— START —

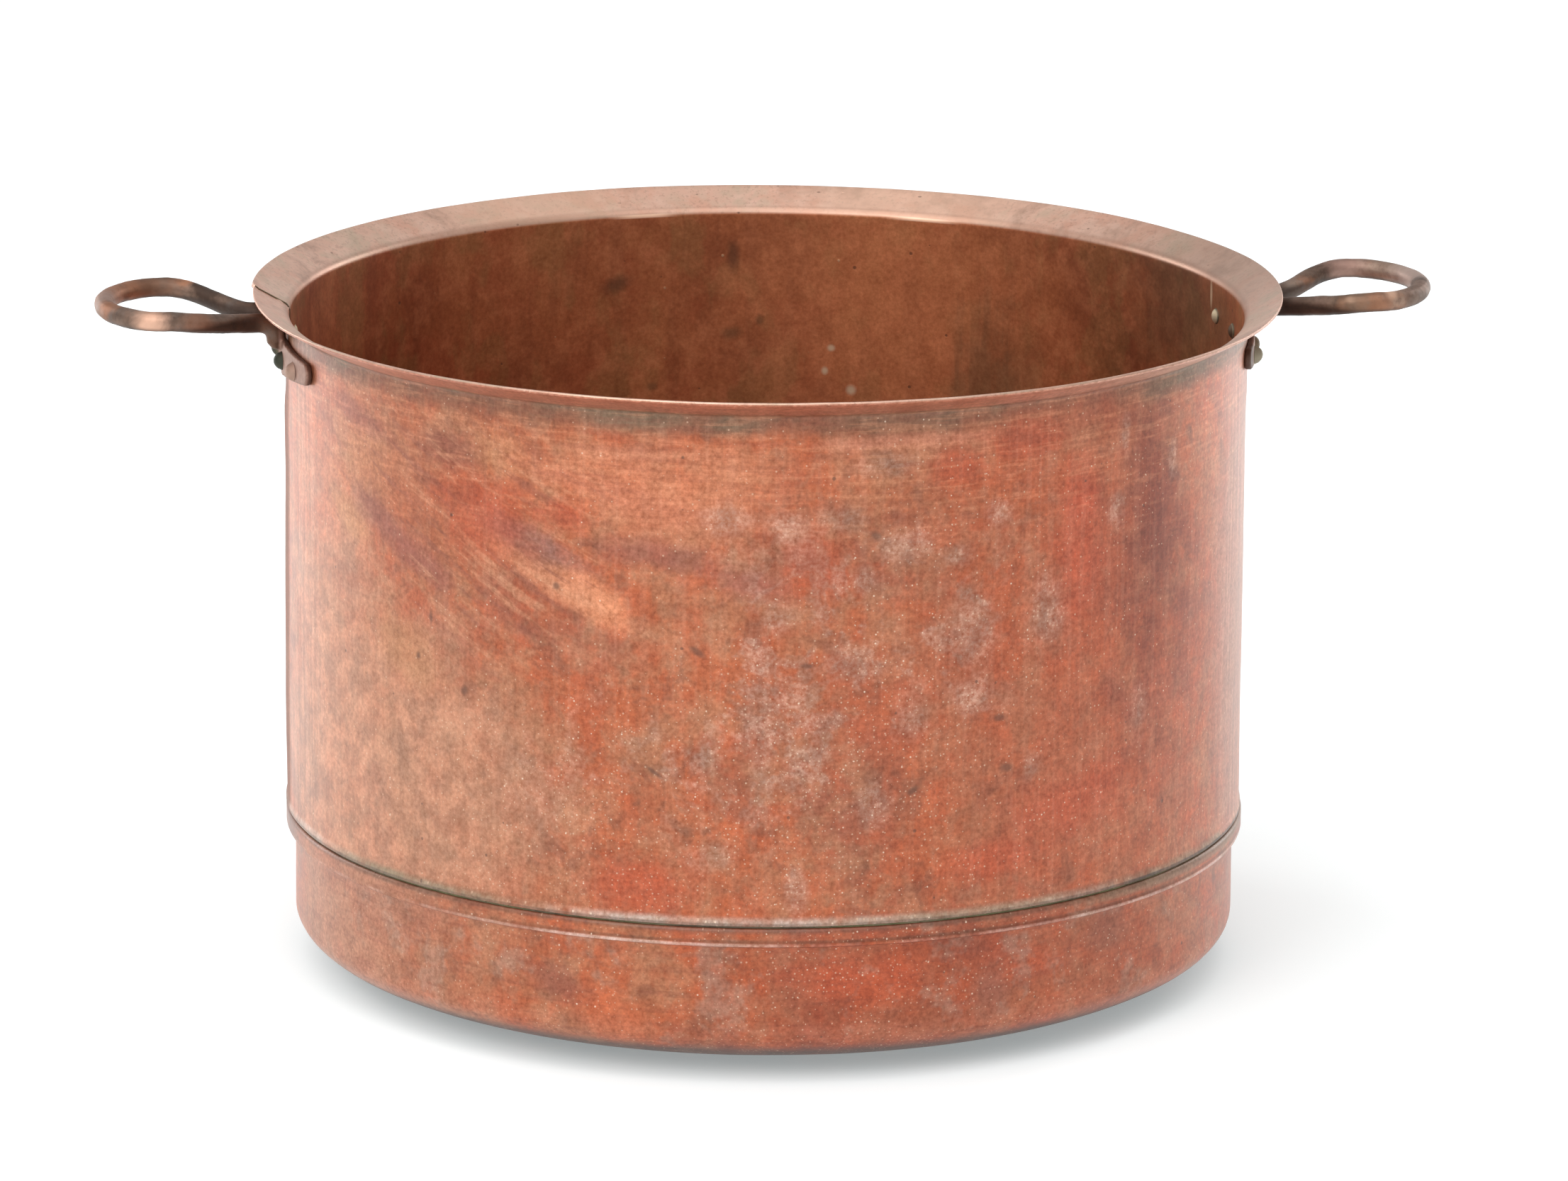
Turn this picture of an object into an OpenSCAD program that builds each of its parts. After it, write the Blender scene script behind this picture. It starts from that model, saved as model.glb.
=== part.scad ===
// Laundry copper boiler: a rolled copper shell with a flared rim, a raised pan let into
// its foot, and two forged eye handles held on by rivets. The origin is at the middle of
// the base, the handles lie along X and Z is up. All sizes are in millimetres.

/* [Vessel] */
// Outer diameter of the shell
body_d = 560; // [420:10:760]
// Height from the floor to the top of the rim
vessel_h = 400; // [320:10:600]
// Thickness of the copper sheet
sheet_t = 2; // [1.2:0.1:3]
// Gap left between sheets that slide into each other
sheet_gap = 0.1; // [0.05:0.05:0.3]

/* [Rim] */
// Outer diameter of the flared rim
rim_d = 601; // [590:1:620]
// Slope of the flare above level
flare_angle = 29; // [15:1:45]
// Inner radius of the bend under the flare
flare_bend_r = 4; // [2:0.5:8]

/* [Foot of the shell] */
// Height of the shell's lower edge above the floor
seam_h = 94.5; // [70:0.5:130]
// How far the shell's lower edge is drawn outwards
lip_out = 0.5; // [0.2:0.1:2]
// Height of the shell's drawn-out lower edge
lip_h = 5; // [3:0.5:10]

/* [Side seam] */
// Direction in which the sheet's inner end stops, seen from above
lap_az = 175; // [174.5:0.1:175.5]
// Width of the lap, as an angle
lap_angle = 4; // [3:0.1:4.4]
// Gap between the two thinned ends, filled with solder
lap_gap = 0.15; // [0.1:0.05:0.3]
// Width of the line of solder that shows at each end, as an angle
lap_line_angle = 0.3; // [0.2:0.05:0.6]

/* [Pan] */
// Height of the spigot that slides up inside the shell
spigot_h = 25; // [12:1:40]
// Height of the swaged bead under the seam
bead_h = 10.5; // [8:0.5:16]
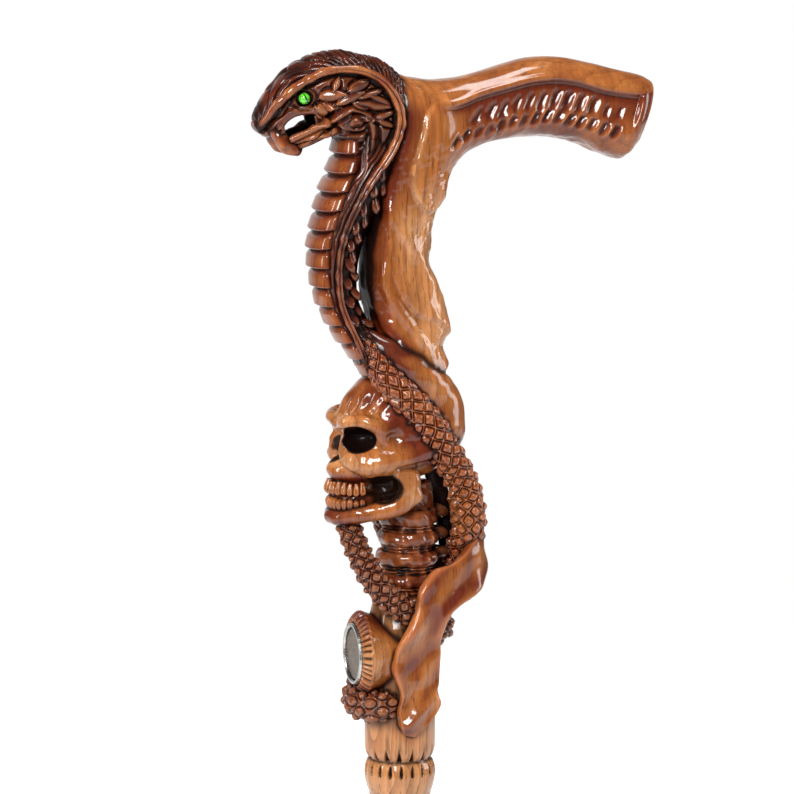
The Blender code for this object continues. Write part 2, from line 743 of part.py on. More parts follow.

— END —

■ THE PROBLEM:
Write out the whole listing again. Match it word for word.

■ RESULT FOR THIS TASK:
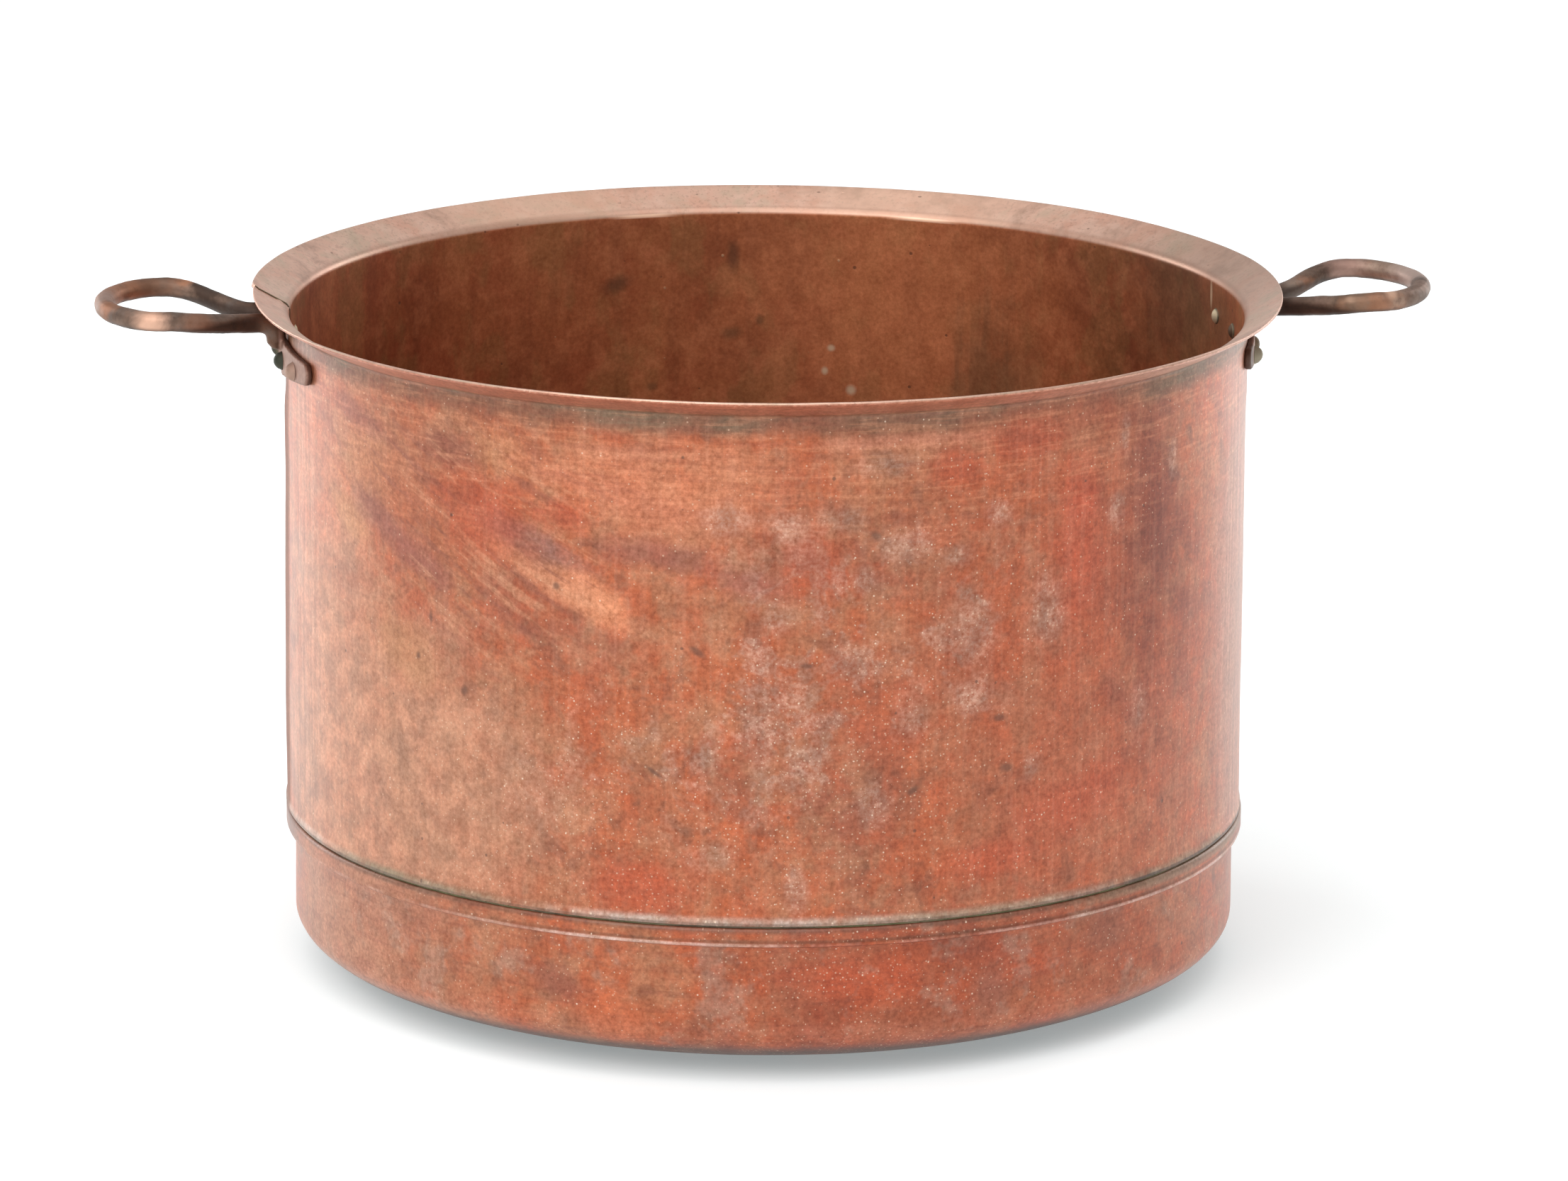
Turn this picture of an object into an OpenSCAD program that builds each of its parts. After it, write the Blender scene script behind this picture. It starts from that model, saved as model.glb.
=== part.scad ===
// Laundry copper boiler: a rolled copper shell with a flared rim, a raised pan let into
// its foot, and two forged eye handles held on by rivets. The origin is at the middle of
// the base, the handles lie along X and Z is up. All sizes are in millimetres.

/* [Vessel] */
// Outer diameter of the shell
body_d = 560; // [420:10:760]
// Height from the floor to the top of the rim
vessel_h = 400; // [320:10:600]
// Thickness of the copper sheet
sheet_t = 2; // [1.2:0.1:3]
// Gap left between sheets that slide into each other
sheet_gap = 0.1; // [0.05:0.05:0.3]

/* [Rim] */
// Outer diameter of the flared rim
rim_d = 601; // [590:1:620]
// Slope of the flare above level
flare_angle = 29; // [15:1:45]
// Inner radius of the bend under the flare
flare_bend_r = 4; // [2:0.5:8]

/* [Foot of the shell] */
// Height of the shell's lower edge above the floor
seam_h = 94.5; // [70:0.5:130]
// How far the shell's lower edge is drawn outwards
lip_out = 0.5; // [0.2:0.1:2]
// Height of the shell's drawn-out lower edge
lip_h = 5; // [3:0.5:10]

/* [Side seam] */
// Direction in which the sheet's inner end stops, seen from above
lap_az = 175; // [174.5:0.1:175.5]
// Width of the lap, as an angle
lap_angle = 4; // [3:0.1:4.4]
// Gap between the two thinned ends, filled with solder
lap_gap = 0.15; // [0.1:0.05:0.3]
// Width of the line of solder that shows at each end, as an angle
lap_line_angle = 0.3; // [0.2:0.05:0.6]

/* [Pan] */
// Height of the spigot that slides up inside the shell
spigot_h = 25; // [12:1:40]
// Height of the swaged bead under the seam
bead_h = 10.5; // [8:0.5:16]
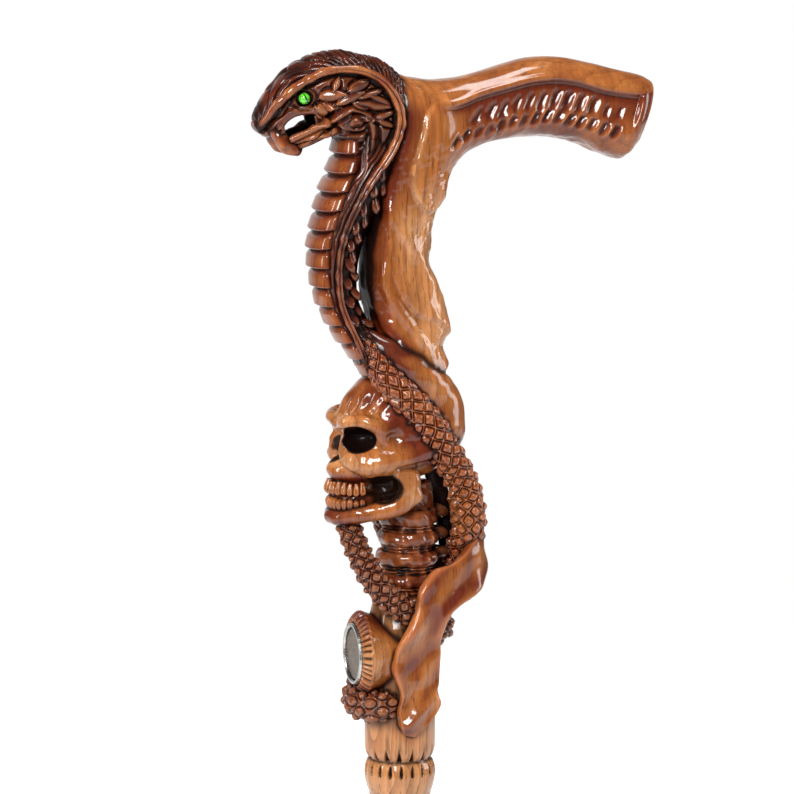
The Blender code for this object continues. Write part 2, from line 743 of part.py on. More parts follow.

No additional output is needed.